#### GIVEN INFORMATION
-- -- --

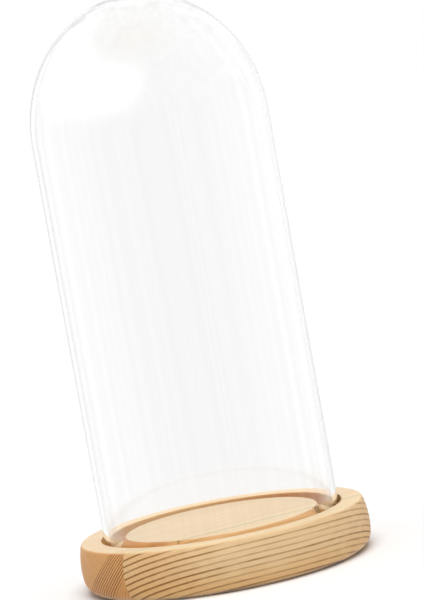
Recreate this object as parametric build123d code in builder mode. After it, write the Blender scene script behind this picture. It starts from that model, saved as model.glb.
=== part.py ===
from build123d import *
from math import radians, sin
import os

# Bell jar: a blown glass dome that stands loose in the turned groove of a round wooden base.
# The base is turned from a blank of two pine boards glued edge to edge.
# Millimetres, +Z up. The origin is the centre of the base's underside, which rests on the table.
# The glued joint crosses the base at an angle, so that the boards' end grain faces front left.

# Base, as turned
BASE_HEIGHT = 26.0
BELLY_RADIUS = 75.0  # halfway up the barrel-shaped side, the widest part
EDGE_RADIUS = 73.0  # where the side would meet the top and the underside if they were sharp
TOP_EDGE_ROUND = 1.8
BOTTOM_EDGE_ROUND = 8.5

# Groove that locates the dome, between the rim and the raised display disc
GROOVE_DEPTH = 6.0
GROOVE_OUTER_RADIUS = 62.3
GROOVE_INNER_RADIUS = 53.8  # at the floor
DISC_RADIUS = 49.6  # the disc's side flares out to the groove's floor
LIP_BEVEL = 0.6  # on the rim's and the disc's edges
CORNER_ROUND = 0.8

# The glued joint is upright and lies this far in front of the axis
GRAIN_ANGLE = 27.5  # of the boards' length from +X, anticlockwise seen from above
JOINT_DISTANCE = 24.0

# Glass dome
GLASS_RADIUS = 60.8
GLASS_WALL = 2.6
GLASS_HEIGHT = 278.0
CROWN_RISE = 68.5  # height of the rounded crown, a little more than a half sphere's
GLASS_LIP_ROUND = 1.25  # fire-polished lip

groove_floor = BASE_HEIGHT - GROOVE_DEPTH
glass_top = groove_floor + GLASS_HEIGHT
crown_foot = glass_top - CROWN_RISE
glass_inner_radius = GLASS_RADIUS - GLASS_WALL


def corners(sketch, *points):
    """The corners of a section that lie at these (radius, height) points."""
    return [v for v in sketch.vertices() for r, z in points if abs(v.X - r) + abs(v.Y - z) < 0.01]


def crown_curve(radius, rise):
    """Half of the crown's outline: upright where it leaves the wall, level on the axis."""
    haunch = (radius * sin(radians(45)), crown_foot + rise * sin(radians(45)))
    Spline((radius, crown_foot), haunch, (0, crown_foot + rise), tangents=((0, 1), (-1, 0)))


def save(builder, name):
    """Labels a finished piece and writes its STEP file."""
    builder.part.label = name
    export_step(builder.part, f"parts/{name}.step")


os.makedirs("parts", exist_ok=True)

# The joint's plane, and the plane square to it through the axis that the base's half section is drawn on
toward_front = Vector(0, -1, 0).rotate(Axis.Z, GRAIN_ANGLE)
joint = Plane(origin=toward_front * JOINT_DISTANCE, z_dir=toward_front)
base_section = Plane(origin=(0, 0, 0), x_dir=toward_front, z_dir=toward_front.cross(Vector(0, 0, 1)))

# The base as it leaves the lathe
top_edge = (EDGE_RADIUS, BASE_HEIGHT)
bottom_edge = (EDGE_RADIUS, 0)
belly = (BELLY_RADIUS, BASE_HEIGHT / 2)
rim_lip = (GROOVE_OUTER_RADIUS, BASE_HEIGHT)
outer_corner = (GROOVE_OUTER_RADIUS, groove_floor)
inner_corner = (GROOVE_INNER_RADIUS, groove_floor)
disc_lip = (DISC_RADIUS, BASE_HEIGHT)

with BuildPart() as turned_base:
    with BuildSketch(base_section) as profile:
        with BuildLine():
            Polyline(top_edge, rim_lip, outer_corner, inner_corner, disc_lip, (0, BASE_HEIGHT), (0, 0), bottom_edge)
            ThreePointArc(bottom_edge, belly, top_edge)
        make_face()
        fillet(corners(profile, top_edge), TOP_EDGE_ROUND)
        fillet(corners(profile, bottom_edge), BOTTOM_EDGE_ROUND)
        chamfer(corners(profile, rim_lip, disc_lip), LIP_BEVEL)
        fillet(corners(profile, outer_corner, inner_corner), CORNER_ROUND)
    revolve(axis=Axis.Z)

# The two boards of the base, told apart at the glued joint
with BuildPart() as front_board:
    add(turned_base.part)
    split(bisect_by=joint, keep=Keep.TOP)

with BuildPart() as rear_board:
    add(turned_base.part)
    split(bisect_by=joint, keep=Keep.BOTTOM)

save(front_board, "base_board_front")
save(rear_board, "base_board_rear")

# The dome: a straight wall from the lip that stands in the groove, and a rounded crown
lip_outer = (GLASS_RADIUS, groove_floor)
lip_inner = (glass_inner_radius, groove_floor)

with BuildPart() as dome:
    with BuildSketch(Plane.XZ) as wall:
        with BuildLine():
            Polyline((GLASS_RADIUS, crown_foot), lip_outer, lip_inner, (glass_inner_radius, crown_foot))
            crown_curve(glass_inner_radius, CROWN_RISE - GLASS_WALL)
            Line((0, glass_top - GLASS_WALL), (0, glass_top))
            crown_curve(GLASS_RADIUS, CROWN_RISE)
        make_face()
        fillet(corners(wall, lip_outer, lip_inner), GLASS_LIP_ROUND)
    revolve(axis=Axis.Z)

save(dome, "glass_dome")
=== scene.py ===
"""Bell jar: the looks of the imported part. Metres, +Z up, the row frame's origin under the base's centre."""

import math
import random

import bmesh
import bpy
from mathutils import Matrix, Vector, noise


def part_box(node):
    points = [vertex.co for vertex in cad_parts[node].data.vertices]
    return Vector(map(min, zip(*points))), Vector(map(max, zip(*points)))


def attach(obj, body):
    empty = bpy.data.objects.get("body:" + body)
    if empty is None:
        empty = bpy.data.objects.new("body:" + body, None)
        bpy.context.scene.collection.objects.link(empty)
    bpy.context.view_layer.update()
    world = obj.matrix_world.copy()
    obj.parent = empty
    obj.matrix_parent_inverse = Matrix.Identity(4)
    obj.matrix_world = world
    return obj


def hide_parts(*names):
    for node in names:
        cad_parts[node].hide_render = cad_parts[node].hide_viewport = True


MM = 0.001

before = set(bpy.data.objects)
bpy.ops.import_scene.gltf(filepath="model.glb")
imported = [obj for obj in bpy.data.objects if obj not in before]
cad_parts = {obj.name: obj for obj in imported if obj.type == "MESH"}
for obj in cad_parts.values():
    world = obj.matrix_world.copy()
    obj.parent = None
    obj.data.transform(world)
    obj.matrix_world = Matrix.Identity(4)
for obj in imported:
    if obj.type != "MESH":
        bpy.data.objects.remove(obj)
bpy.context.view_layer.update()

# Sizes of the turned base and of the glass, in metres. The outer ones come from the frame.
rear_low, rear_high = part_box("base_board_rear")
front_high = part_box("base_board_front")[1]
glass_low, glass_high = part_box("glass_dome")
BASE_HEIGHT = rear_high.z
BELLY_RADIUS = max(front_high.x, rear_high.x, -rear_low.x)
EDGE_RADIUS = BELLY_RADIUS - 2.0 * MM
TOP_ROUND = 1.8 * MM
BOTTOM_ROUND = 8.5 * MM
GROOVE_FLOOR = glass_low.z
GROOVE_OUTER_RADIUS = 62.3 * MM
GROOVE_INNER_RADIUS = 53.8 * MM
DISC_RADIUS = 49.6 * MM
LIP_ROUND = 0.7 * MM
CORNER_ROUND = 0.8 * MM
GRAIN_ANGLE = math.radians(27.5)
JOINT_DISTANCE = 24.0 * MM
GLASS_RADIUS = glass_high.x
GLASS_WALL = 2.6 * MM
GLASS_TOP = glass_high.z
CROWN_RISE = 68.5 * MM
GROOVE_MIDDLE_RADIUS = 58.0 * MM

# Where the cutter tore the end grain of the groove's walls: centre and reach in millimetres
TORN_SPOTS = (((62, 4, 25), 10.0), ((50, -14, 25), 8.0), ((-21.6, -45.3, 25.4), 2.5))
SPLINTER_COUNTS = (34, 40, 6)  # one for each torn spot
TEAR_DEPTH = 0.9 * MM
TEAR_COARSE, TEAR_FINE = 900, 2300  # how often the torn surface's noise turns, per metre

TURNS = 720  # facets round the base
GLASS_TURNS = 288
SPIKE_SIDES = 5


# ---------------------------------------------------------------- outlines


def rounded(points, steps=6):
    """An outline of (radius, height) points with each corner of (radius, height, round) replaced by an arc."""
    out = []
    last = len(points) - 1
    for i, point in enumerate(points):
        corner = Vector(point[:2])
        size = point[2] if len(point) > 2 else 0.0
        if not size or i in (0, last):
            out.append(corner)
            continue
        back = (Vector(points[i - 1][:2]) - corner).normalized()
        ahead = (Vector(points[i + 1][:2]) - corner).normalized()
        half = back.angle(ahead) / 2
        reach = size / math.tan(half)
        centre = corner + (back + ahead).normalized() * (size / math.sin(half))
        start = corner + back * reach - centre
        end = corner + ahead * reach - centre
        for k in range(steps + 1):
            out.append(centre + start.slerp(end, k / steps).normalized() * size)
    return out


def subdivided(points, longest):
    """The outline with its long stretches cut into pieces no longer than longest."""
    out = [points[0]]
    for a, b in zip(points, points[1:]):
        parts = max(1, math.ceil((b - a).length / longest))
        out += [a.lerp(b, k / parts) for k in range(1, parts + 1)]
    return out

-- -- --

#### PROBLEM
Output exactly the lines running from the line containing "# The two boards" through the line containing "imported = [obj", and only those lines.

#### EXERCISE RESULT
# The two boards of the base, told apart at the glued joint
with BuildPart() as front_board:
    add(turned_base.part)
    split(bisect_by=joint, keep=Keep.TOP)

with BuildPart() as rear_board:
    add(turned_base.part)
    split(bisect_by=joint, keep=Keep.BOTTOM)

save(front_board, "base_board_front")
save(rear_board, "base_board_rear")

# The dome: a straight wall from the lip that stands in the groove, and a rounded crown
lip_outer = (GLASS_RADIUS, groove_floor)
lip_inner = (glass_inner_radius, groove_floor)

with BuildPart() as dome:
    with BuildSketch(Plane.XZ) as wall:
        with BuildLine():
            Polyline((GLASS_RADIUS, crown_foot), lip_outer, lip_inner, (glass_inner_radius, crown_foot))
            crown_curve(glass_inner_radius, CROWN_RISE - GLASS_WALL)
            Line((0, glass_top - GLASS_WALL), (0, glass_top))
            crown_curve(GLASS_RADIUS, CROWN_RISE)
        make_face()
        fillet(corners(wall, lip_outer, lip_inner), GLASS_LIP_ROUND)
    revolve(axis=Axis.Z)

save(dome, "glass_dome")
=== scene.py ===
"""Bell jar: the looks of the imported part. Metres, +Z up, the row frame's origin under the base's centre."""

import math
import random

import bmesh
import bpy
from mathutils import Matrix, Vector, noise


def part_box(node):
    points = [vertex.co for vertex in cad_parts[node].data.vertices]
    return Vector(map(min, zip(*points))), Vector(map(max, zip(*points)))


def attach(obj, body):
    empty = bpy.data.objects.get("body:" + body)
    if empty is None:
        empty = bpy.data.objects.new("body:" + body, None)
        bpy.context.scene.collection.objects.link(empty)
    bpy.context.view_layer.update()
    world = obj.matrix_world.copy()
    obj.parent = empty
    obj.matrix_parent_inverse = Matrix.Identity(4)
    obj.matrix_world = world
    return obj


def hide_parts(*names):
    for node in names:
        cad_parts[node].hide_render = cad_parts[node].hide_viewport = True


MM = 0.001

before = set(bpy.data.objects)
bpy.ops.import_scene.gltf(filepath="model.glb")
imported = [obj for obj in bpy.data.objects if obj not in before]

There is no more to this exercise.